Ohne Zweifel! Nun siehe, dieses Bild ist eine schwache Erklärung von der Bedeutung eines Blickes auf Christus. Auf Jesus blicken heißt: Ihm vertrauen, in Ihm ruhen, glauben, dass Er deine Stelle vertreten und die Ansprüche Gottes im Blick auf dich vollkommen befriedigt, dass Er deine Sünden hinweggetan, deine Schuld bezahlt und dich in seiner eignen, unendlichen Annehmlichkeit Gott nahegebracht hat. Ewiges Leben, göttliche Gerechtigkeit und ewige Herrlichkeit – alles das liegt in einem Glaubensblick auf den Christus, der an das Holz genagelt wurde und jetzt mit Herrlichkeit und Ehre gekrönt ist. Möchte der Heilige Geist auch dich befähigen, diesen einen Leben– und Friedengebenden Blick noch heute zu tun!
Ehe wir jedoch diesen Abschnitt schließen, möchten wir den Leser bitten, seine Aufmerksamkeit auf den 4. Vers in 2. Könige 18 zu richten.
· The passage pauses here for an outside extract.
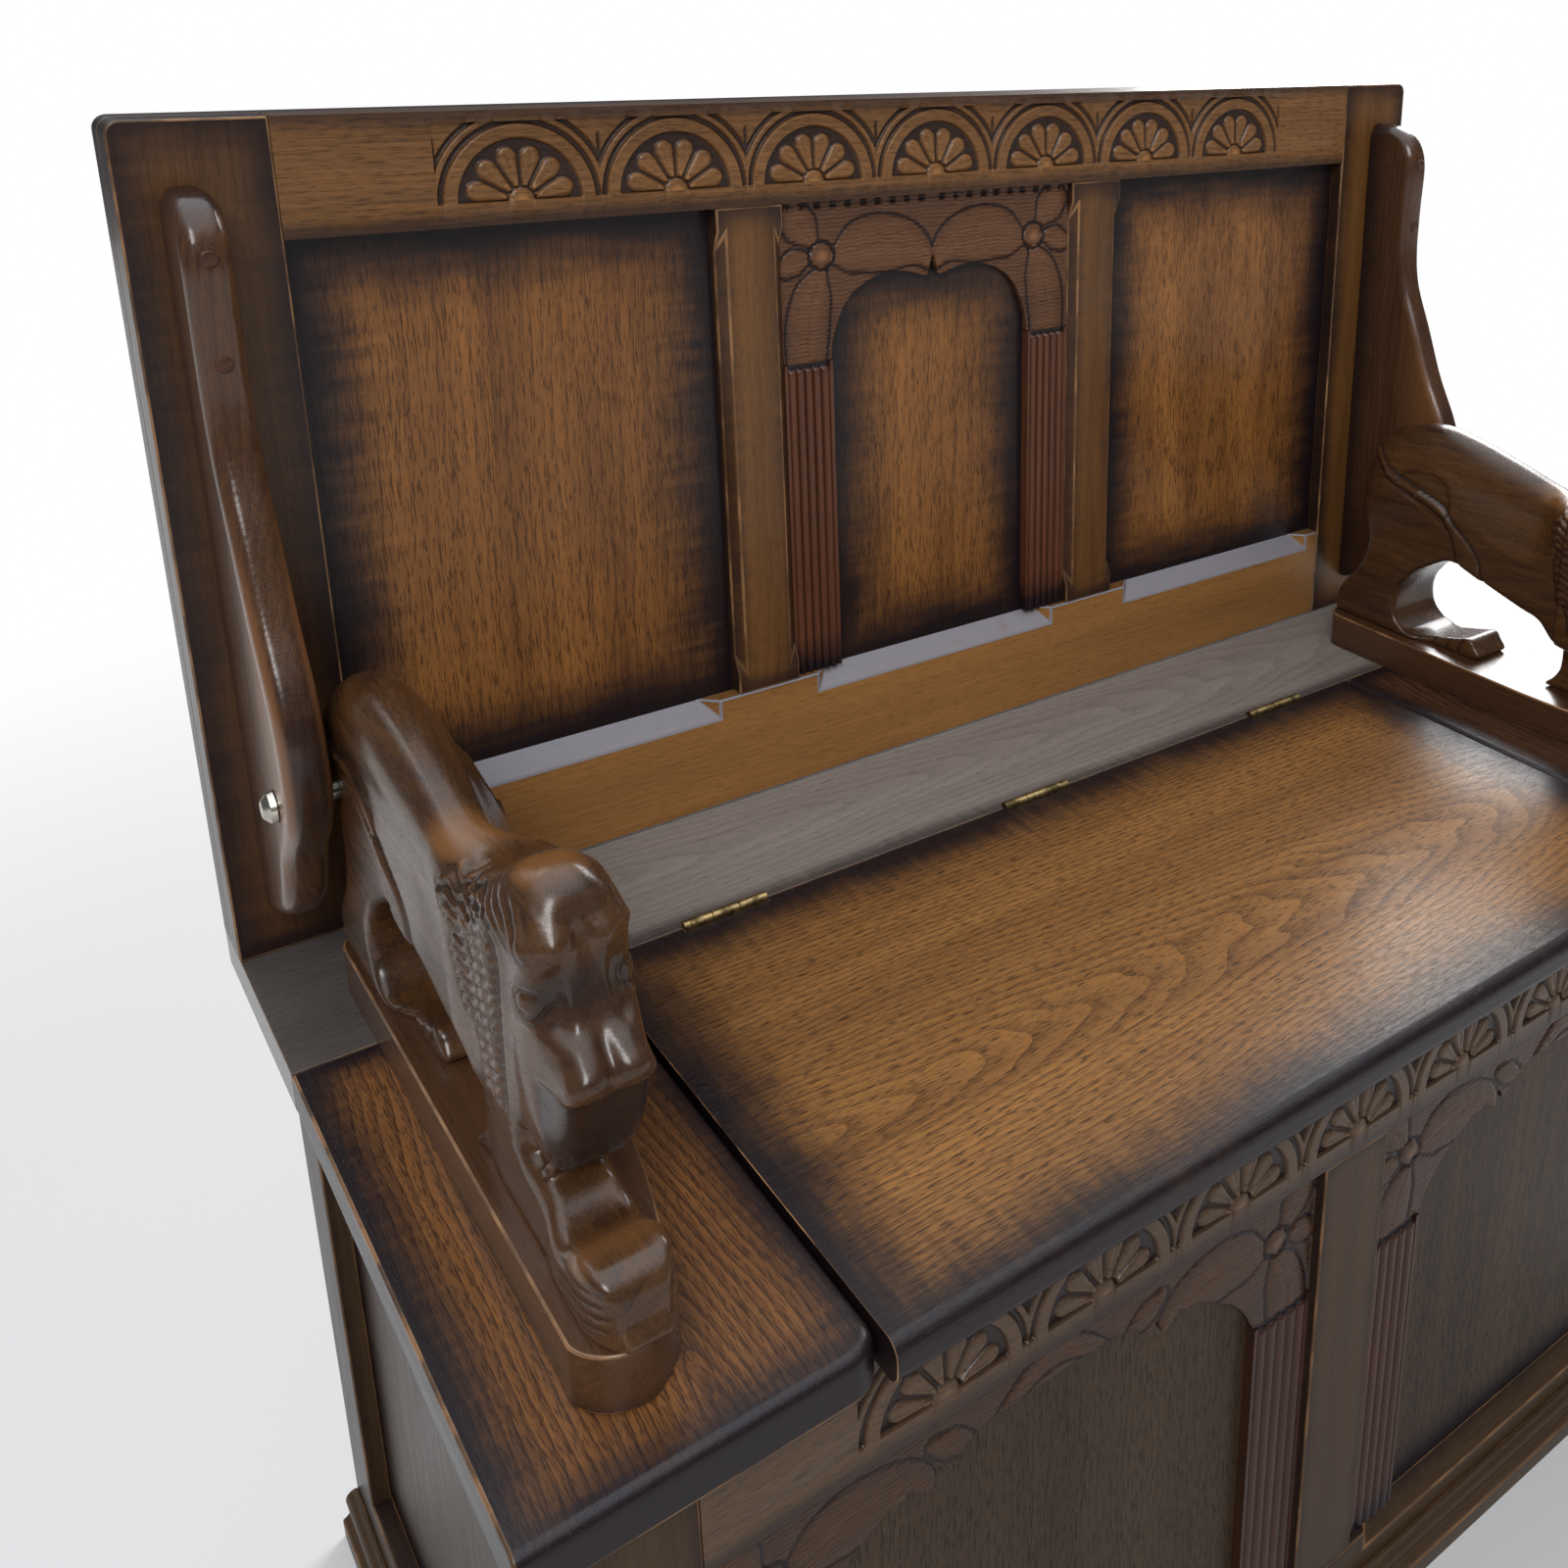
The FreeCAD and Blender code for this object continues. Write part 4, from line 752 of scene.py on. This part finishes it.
def carved_arch(name, node, half_edge, leaves):
    """Carve the arch that stands for a CAD node."""
    low, high = limits(node)
    low, high = low * 1000, high * 1000
    middle = (low.x + high.x) / 2
    half = (high.x - low.x) / 2
    right = [(middle + x, high.z - drop) for x, drop in half_edge]
    left = [(middle - x, high.z - drop) for x, drop in reversed(half_edge)]
    outline = [(high.x, high.z), (high.x, low.z)] + right + left + [(low.x, low.z), (low.x, high.z)]
    made = finished(name, slab(outline, low.y, high.y, turned=True))
    remeshed(made, ARCH_SKIN)
    relax(made, 1)
    p = places(made)
    x, y, z = p[:, 0], p[:, 1], p[:, 2]
    inward = half - np.abs(x - middle)
    drop = high.z - z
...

Er wird dort die Worte finden: „Er (Hiskia) schaffte die Höhen ab und zerbrach die Säulen und rottete die Aschera aus und Zertrümmerte die eherne Schlange, die Mose gemacht hatte; denn bis zu jenen Tagen hatten die Kinder Israel ihr geräuchert, und man nannte sie Nehustan“ (eherner Götze).
So finden wir also in 4. Mose 21 die eherne Schlange als das Heilmittel Gottes, um dem Bedürfnis des Menschen zu begegnen, und in 2. Könige 18 dieselbe Schlange als einen Götzen des menschlichen Herzens, um Gott auszuschließen. Erinnert uns das nicht lebhaft daran, welche Anwendung der Mensch auch von dem Kreuz Christi gemacht hat und noch heute macht? Indem er den vergisst, der an dem Kreuz hing, betet er das Holz an, an welches Er genagelt wurde!